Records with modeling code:

::::::

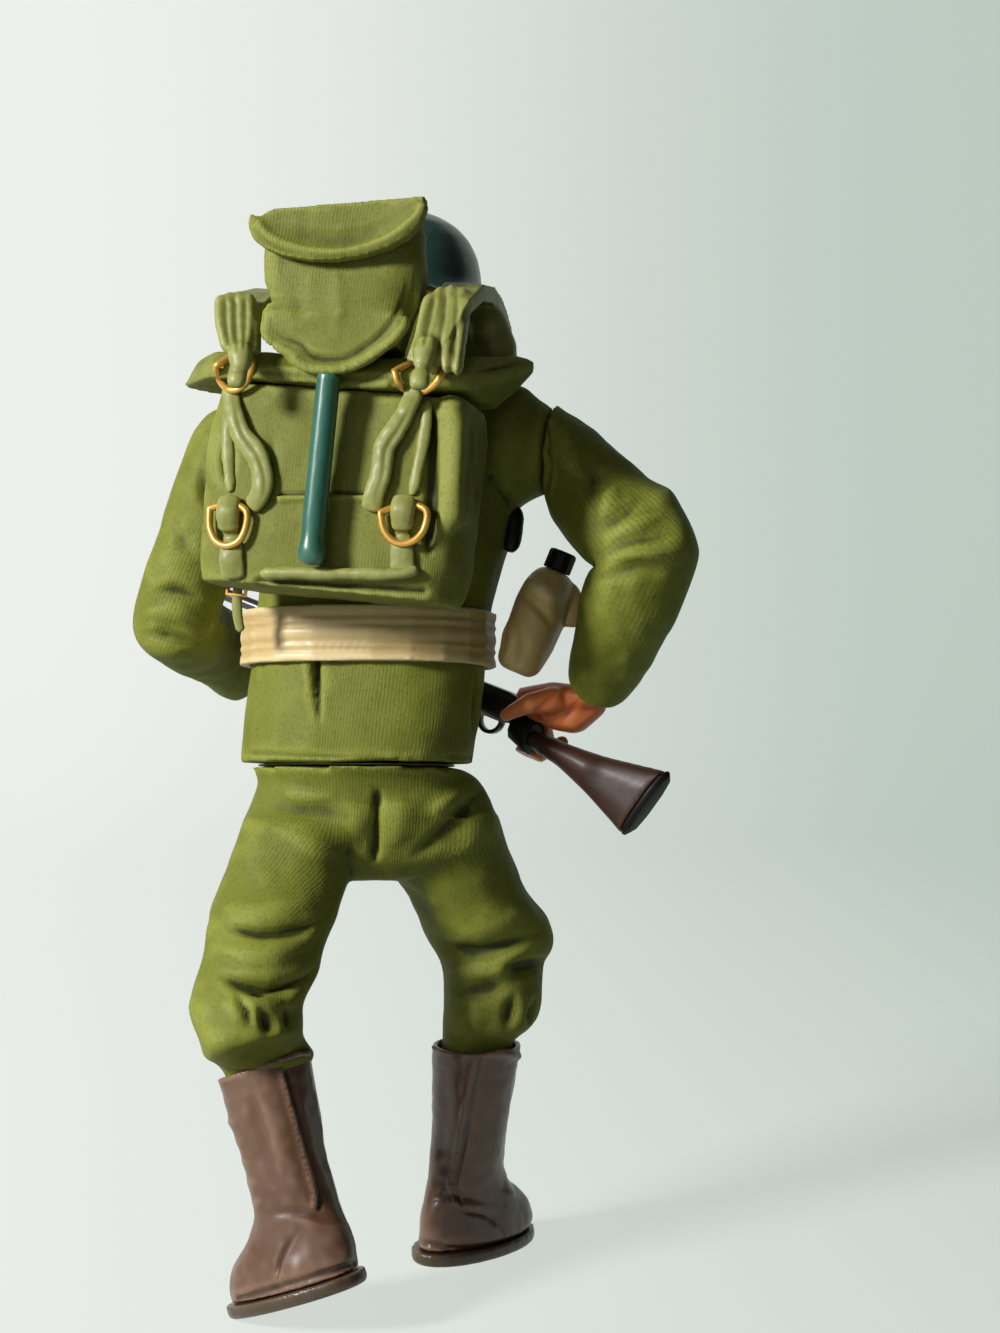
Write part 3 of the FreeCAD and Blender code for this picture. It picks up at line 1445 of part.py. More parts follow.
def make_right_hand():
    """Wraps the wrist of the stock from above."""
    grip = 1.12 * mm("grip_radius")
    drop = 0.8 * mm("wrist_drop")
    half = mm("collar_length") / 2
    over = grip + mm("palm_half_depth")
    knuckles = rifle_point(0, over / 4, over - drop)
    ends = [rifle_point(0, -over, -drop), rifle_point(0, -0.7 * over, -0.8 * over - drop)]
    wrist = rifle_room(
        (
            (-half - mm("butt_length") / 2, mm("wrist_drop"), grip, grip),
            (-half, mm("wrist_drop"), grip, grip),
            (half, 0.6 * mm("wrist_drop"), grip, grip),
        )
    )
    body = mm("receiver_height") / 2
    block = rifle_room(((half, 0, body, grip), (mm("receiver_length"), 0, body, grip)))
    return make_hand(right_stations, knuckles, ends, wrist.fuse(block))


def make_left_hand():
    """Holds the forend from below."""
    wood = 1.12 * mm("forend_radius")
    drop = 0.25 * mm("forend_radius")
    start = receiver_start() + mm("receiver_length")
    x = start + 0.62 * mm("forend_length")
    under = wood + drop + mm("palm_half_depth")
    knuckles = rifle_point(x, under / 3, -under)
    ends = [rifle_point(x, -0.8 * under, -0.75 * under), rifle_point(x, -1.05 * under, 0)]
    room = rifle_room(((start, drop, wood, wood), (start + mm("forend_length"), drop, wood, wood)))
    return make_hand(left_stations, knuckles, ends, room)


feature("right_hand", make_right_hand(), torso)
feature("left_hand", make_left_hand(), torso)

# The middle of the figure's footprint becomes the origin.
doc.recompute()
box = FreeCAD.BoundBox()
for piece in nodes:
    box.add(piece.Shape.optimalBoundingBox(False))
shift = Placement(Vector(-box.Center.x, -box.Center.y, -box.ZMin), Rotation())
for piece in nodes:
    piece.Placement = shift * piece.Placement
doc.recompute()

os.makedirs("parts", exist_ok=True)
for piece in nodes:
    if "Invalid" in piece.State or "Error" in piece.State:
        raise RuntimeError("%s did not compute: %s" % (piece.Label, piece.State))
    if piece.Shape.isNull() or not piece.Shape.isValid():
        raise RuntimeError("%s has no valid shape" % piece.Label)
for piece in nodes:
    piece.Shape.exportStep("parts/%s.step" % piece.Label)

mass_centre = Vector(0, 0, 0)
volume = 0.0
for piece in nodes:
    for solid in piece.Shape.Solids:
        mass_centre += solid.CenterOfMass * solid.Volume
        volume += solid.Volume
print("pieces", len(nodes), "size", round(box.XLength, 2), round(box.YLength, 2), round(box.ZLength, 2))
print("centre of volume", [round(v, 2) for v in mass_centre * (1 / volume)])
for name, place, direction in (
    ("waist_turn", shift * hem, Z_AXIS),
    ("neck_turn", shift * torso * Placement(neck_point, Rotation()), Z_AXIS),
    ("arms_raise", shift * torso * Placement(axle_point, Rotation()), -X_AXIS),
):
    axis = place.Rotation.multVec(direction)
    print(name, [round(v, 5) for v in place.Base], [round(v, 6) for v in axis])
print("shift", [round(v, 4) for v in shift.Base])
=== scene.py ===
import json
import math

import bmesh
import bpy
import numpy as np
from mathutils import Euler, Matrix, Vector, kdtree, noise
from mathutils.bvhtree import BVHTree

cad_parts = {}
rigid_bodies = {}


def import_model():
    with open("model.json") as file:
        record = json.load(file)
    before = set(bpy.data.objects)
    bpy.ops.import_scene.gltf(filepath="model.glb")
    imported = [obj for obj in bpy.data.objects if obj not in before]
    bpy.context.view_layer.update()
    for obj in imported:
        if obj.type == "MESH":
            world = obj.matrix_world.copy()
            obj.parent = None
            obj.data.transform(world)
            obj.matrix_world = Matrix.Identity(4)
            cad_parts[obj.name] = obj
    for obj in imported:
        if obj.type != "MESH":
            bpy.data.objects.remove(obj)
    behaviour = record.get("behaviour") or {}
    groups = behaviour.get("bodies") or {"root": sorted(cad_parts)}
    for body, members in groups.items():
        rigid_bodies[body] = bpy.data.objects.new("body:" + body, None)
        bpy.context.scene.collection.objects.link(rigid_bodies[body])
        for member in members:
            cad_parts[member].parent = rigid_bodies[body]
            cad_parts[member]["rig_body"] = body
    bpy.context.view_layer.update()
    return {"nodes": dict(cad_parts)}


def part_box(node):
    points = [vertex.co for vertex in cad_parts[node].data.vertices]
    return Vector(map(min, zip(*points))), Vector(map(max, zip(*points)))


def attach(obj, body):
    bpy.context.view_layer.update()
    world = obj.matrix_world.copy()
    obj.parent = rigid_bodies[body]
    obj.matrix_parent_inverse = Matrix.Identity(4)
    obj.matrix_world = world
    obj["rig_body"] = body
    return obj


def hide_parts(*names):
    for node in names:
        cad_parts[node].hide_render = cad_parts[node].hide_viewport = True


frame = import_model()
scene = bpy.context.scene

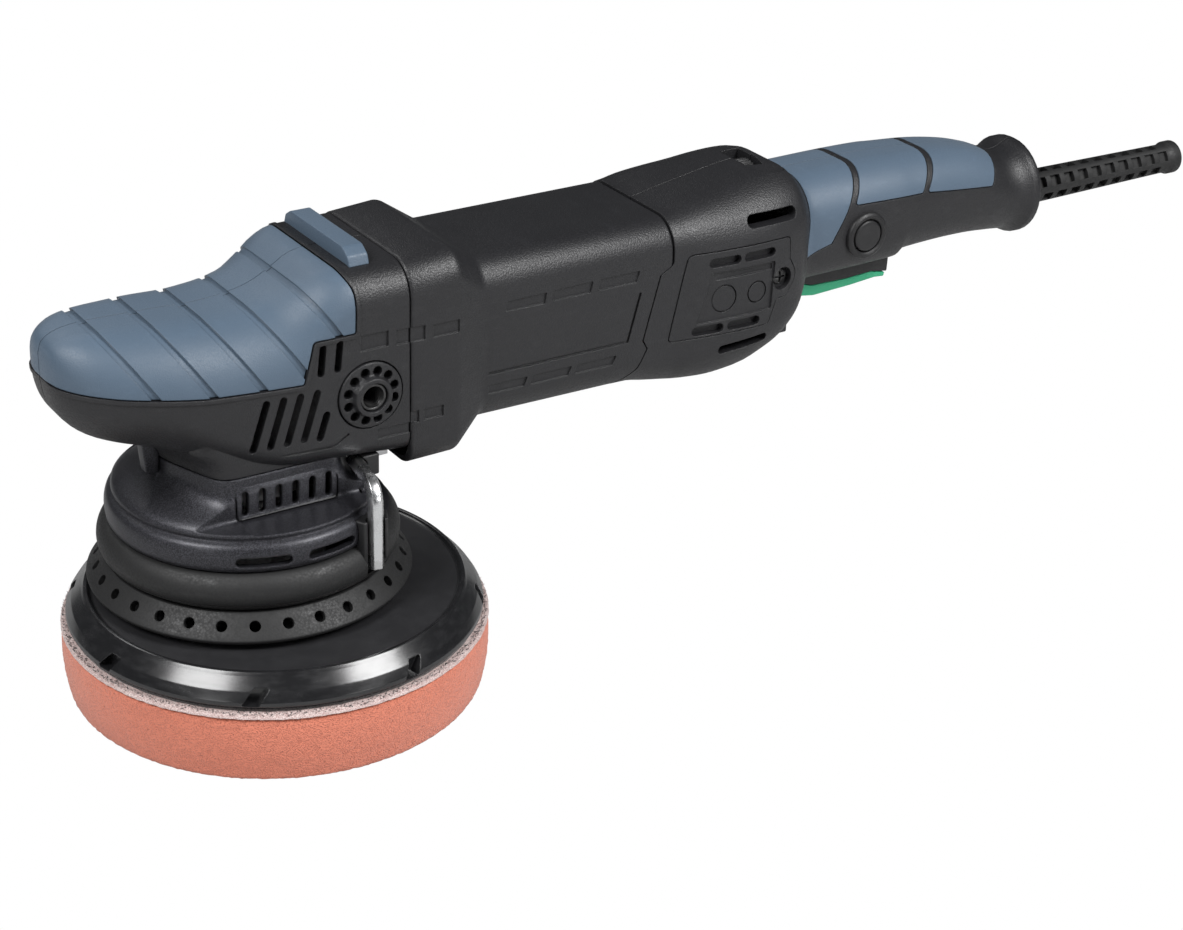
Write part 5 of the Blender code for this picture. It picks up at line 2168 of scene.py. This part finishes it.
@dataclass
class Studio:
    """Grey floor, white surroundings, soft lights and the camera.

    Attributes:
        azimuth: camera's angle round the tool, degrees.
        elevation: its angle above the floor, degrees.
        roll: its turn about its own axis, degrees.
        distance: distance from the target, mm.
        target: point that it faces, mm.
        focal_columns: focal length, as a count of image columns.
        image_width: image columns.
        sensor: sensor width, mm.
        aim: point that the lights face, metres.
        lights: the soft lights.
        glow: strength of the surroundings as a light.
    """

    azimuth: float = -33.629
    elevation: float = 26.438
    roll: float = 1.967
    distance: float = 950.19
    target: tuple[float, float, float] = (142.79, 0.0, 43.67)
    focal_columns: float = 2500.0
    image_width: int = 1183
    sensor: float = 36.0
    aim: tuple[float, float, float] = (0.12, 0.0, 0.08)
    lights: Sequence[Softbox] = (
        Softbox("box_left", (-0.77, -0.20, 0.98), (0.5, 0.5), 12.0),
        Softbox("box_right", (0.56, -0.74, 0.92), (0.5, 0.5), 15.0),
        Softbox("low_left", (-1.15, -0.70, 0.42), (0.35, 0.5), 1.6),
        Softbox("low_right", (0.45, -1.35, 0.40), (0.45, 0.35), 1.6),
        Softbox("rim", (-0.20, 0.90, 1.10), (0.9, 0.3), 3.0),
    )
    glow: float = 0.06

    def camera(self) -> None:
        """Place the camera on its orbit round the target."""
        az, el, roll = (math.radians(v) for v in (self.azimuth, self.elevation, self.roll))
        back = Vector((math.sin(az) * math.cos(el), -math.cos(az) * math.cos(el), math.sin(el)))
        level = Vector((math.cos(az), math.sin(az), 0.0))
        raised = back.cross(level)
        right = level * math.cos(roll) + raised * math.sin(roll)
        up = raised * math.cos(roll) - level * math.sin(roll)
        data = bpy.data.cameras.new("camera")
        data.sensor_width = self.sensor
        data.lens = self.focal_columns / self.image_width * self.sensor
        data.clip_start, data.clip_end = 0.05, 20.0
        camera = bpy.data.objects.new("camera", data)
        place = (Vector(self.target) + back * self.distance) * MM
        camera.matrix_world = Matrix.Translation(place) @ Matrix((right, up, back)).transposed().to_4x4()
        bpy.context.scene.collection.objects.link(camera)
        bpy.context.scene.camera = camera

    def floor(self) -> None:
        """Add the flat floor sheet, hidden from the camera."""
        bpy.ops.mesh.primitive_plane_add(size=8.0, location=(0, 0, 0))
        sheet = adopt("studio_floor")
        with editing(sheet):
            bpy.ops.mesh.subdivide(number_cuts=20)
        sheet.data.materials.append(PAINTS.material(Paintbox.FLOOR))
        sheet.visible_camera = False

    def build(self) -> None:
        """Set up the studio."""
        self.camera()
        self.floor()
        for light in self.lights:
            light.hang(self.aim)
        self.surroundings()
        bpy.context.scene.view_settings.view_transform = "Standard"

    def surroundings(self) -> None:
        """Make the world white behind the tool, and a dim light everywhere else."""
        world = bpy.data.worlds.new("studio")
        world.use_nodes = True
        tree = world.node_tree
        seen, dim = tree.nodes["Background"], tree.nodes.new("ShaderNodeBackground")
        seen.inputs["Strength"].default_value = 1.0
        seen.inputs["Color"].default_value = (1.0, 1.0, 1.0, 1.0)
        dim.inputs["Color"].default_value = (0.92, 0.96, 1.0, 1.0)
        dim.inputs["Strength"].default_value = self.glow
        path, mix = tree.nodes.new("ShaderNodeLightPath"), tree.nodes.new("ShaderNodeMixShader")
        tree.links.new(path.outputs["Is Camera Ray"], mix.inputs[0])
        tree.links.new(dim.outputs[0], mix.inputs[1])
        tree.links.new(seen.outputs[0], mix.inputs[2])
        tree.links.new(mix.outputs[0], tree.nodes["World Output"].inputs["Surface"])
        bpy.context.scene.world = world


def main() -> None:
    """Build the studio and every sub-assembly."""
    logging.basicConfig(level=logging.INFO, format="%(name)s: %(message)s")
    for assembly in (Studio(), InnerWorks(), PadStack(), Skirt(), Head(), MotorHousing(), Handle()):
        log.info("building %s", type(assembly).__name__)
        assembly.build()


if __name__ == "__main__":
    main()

::::::

◆ REQUIREMENTS: Set down exactly the lines from the line that contains "mass_centre = Vector(0, 0, 0)" to the line that contains "obj.matrix_world = Matrix.Identity(4)", both lines included, and nothing more.

◆ ANSWER FOR THE TASK:
mass_centre = Vector(0, 0, 0)
volume = 0.0
for piece in nodes:
    for solid in piece.Shape.Solids:
        mass_centre += solid.CenterOfMass * solid.Volume
        volume += solid.Volume
print("pieces", len(nodes), "size", round(box.XLength, 2), round(box.YLength, 2), round(box.ZLength, 2))
print("centre of volume", [round(v, 2) for v in mass_centre * (1 / volume)])
for name, place, direction in (
    ("waist_turn", shift * hem, Z_AXIS),
    ("neck_turn", shift * torso * Placement(neck_point, Rotation()), Z_AXIS),
    ("arms_raise", shift * torso * Placement(axle_point, Rotation()), -X_AXIS),
):
    axis = place.Rotation.multVec(direction)
    print(name, [round(v, 5) for v in place.Base], [round(v, 6) for v in axis])
print("shift", [round(v, 4) for v in shift.Base])
=== scene.py ===
import json
import math

import bmesh
import bpy
import numpy as np
from mathutils import Euler, Matrix, Vector, kdtree, noise
from mathutils.bvhtree import BVHTree

cad_parts = {}
rigid_bodies = {}


def import_model():
    with open("model.json") as file:
        record = json.load(file)
    before = set(bpy.data.objects)
    bpy.ops.import_scene.gltf(filepath="model.glb")
    imported = [obj for obj in bpy.data.objects if obj not in before]
    bpy.context.view_layer.update()
    for obj in imported:
        if obj.type == "MESH":
            world = obj.matrix_world.copy()
            obj.parent = None
            obj.data.transform(world)
            obj.matrix_world = Matrix.Identity(4)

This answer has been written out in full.